At the center of Pure Land Buddhism stands 阿弥陀佛 Āmítuófó — Amitābha, the "Buddha of Infinite Light" (or in another Sanskrit reading, Amitāyus, the "Buddha of Infinite Life"). According to the Larger Sukhāvatīvyūha Sutra (无量寿经 Wúliàngshòu Jīng), eons ago a monk named Dharmākara stood before the Buddha Lokeśvararāja and made 48 specific vows about the nature of the Buddha-field he would create when he attained Buddhahood. After eons of bodhisattva practice, he fulfilled those vows and became Amitābha Buddha. His Buddha-field is the 西方极乐世界 Xīfāng Jílè Shìjiè — the Western Pure Land, or "Land of Bliss" (literally: western-direction utmost-joy world).

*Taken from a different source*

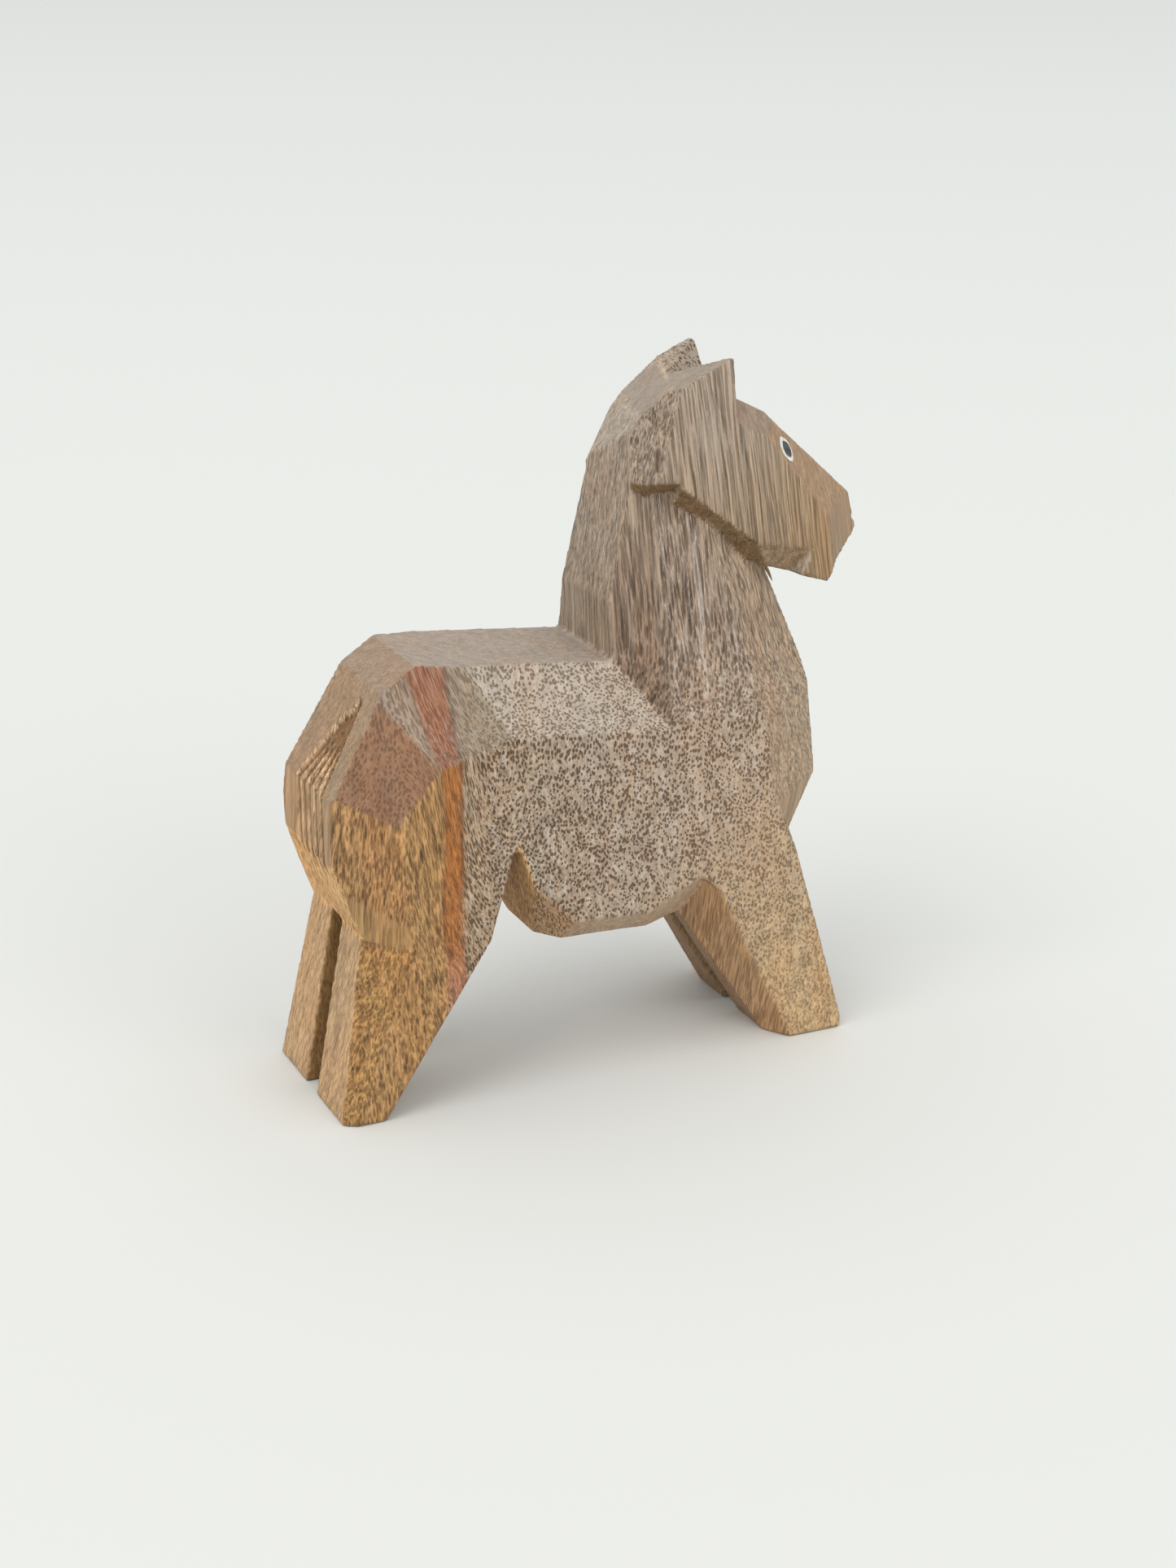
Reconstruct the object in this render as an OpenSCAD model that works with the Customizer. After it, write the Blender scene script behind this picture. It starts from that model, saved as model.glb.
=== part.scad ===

The most important of the 48 vows is the 18th: if any sentient being sincerely aspires to be reborn in his Pure Land and calls upon his name — even ten times — and Amitābha cannot bring them there, he vows not to become a Buddha. Since Amitābha is already a Buddha, the vow is already fulfilled. The implication is soteriologically extraordinary: the power of rebirth in the Pure Land does not depend primarily on one's own accumulated merit, wisdom, or meditation skill. It depends on faith in Amitābha's completed vow and sincere aspiration. This is the logic of 他力 tālì (other-power), in contrast to 自力 zìlì (self-power) — the term that distinguishes Pure Land from Chan's emphasis on one's own awakening through effort.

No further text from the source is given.